The sister and got a little acquainted. Then it was time to move on to the bedroom. He has an en-suite bathroom in the bedroom. It’s a two bed, two bath apartment. He had told me before that his sister is using the second bathroom as a Studio Apartment. That was supposed to be a jab at his sister, I thought it was hilarious and not fair. I was yet to meet this person, and he was already belittling her like that. Not cute. Especially for an almost fifty year old single man, who has never married. No offence to people who have never been married, I’ve never been married myself. The mess in the bedroom! It looked like a moving truck, can you say U-Haul? Packed boxes all around, against the wall, with enough space for the windows and then the bed was in the centre of it all. There’s a Chest of Drawers with tons of receipts on it, TONS! Coins, keys, measuring tapes. TWO of those! Remember when I asked him how big it is and he told me, he didn’t have a measuring tape to measure it? #liar

The bathroom was surprisingly clean, it gave me a feeling I was in a different house. The edge of the carpet between the bedroom and the bathroom had come off, you know the steel thing they put there, to keep the carpet down and to make sure you don’t trip? That came off, so the nails are sticking out. You can’t see them because they are brown, so is the carpet, so whenever I go to the bathroom, it’s Watch out! What out! Lmao, I can’t believe this! Every now and then he will let me get poked by the nails and burst out laughing. It’s comic relief for him to live in such an unhealthy, unsanitary environment. Ugh! The bed was kinda made. With really nice linen.

Before he met, he had mentioned in passing that he his barber had cut his ear a little bit when trimming his hair. He was still recovering from that. I didn’t know why he told me that cos it was obviously going to recover quickly. How bad could it be, right? Weeks later, we met, the following morning, I saw blood on the pillows and freaked! I thought he was bleeding through his ears or something!

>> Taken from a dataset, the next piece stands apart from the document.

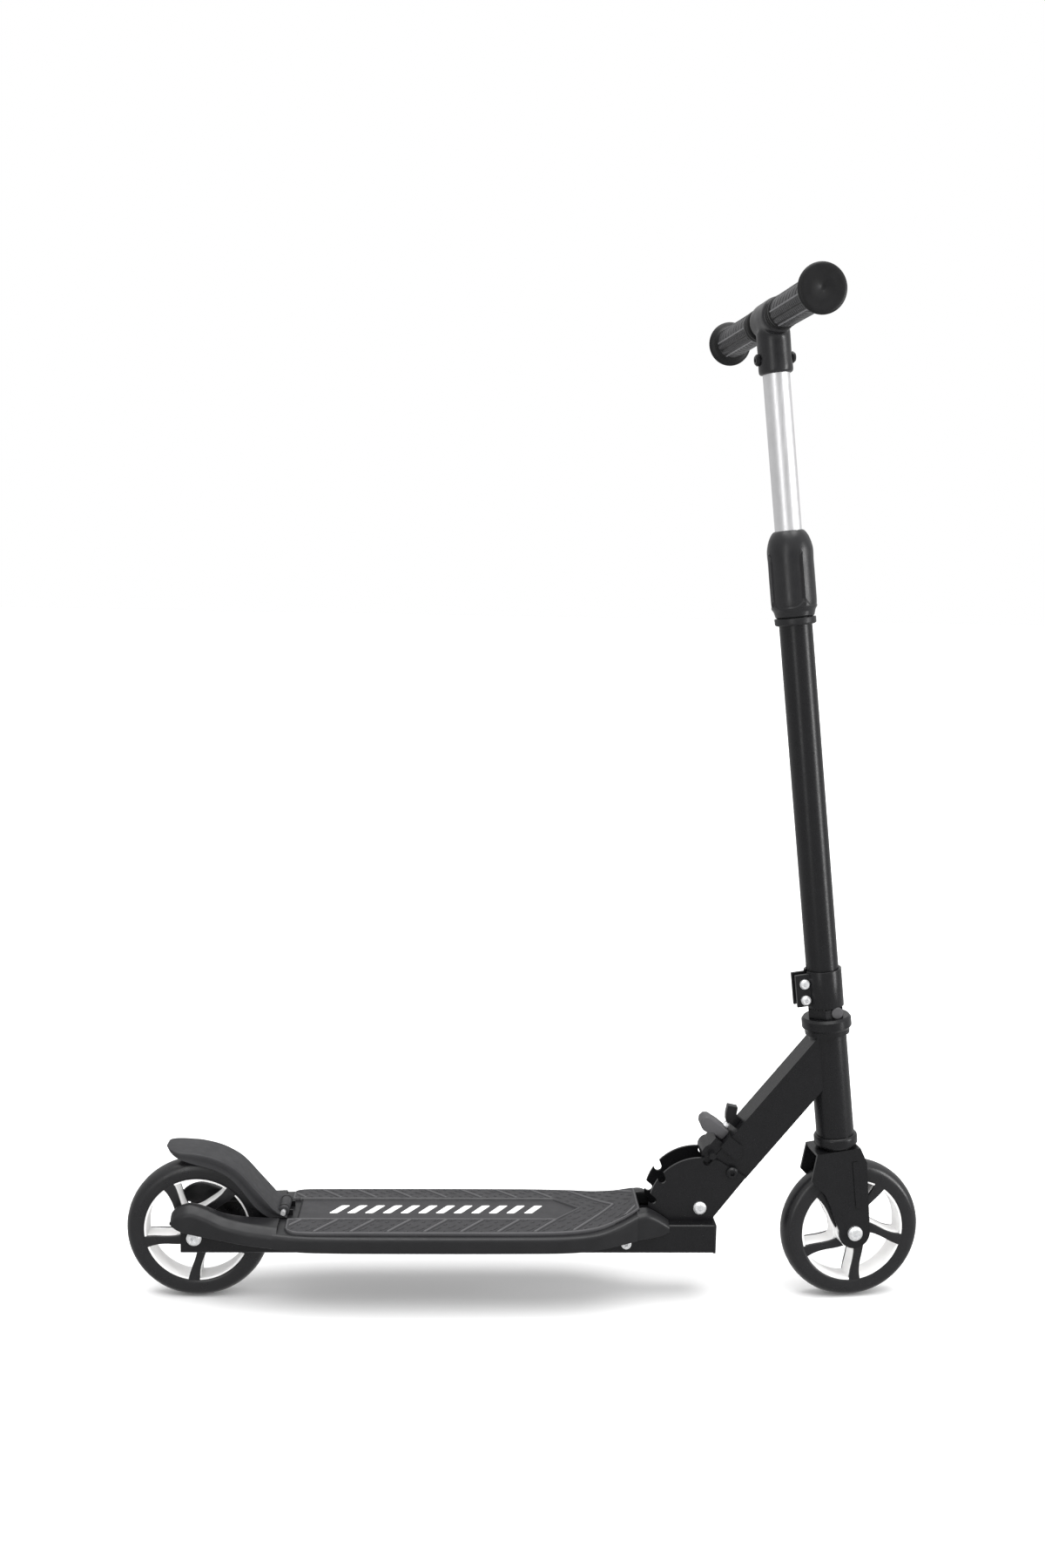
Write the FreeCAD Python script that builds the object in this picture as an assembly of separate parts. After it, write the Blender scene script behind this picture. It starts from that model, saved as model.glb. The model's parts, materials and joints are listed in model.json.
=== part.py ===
"""Folding kick scooter for a child, in millimetres.

Axes: +X is forward, +Y is the rider's left and +Z is up. The origin lies on the floor, midway
between the two wheel centres. Three local frames keep the numbers short:
  wheel frame   - the axle runs along Y through the origin
  tube frame    - (along, above) the folding tube, measured from its pivot bolt
  column frame  - z climbs the steering axis from the foot below the front axle, x points forward
"""
import FreeCAD
import Part
import math
import os

os.makedirs("parts", exist_ok=True)

Vec = FreeCAD.Vector
X_AXIS = Vec(1, 0, 0)
Y_AXIS = Vec(0, 1, 0)
Z_AXIS = Vec(0, 0, 1)

# ---------------------------------------------------------------- driving dimensions
WHEEL_R = 72.5              # 145 mm wheels
WHEELBASE = 668.5
LEAN_DEG = 6.96             # steering axis leans back from the vertical
FORK_OFFSET = 6.4           # axle in front of the steering axis
STEER_AT_REST_DEG = 5.8     # the bar stands slightly turned, rider's right end forward

RAIL_BOTTOM = 56.0
RAIL_TOP = 86.0
RAIL_HALF_WIDTH = 30.0      # 60 x 30 mm box tube
RAIL_WALL = 2.0
RAIL_REAR = -348.0
RAIL_FRONT = 188.6
WHEEL_SLOT_END = -257.0     # the rear wheel turns in a slot behind this

PIVOT_X = 175.0
PIVOT_Z = 100.0
TUBE_RISE_DEG = 51.3        # folding tube, from the horizontal
TUBE_TOP = 22.0             # tube faces above and below the pivot, square to the tube
TUBE_BOTTOM = -18.0
TUBE_HALF_WIDTH = 15.0
TUBE_WALL = 2.0
CHEEK_INNER = 15.4
CHEEK_OUTER = 18.4
CHEEK_R = 52.7              # curved top edge of the hinge cheeks
LOCK_ANGLES = (0.0, 60.0, 88.0)
PIN_R = 3.5
PIN_SEAT_ALONG = 41.5       # lock pin when it is seated in a notch
PIN_ABOVE = 25.8
LOCK_TRAVEL = 8.7           # the slider is drawn pulled back by this much
STOP_ALONG = 48.9
STOP_ABOVE = -1.6

UPPER_TUBE_R = 13.0
LOWER_TUBE_R = 16.25
LOWER_TUBE_BORE_R = 14.7
STEERER_R = 14.2
HEAD_TUBE_R = 19.05
HEAD_TUBE_BORE_R = 16.5
CROWN_TOP = 89.3            # heights along the steering axis, from the axle's foot
HEAD_TUBE_FOOT = 102.5
HEAD_TUBE_HEAD = 210.0
FLANGE_TOP = 228.0
CLAMP_FOOT = 238.5
CLAMP_HEAD = 277.0
RING_FOOT = 624.5
SLEEVE_FOOT = 632.0
SLEEVE_HEAD = 716.0
TEE_FOOT = 864.4
BAR_HEIGHT = 916.4
BAR_R = 11.1
BAR_HALF = 140.0
RIGHT_GRIP = (-30.0, -146.0)
LEFT_GRIP = (32.0, 148.0)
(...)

He was ever so nonchalant about it and was like, oh yeah, that must be my ear. What the heck, when is this ear going to recover? It had been a month already! Or longer!
There was no space anywhere for my stuff! I had three pieces of luggage. And nowhere to put them. He told me he was going to buy me a chest of drawers. AND PLACE IT WHERE, DUDE? There is a closet on the bedroom, full of his clothes, which are surprisingly hung neatly. It had been a long day, I was ready for bed. I couldn’t take anymore of that mess in (that’s what she said haha).
He offered me something to eat, I couldn’t, I was in way over my head, literally in this case! I just wanted to sleep.

It is too late to move back to Perry’s?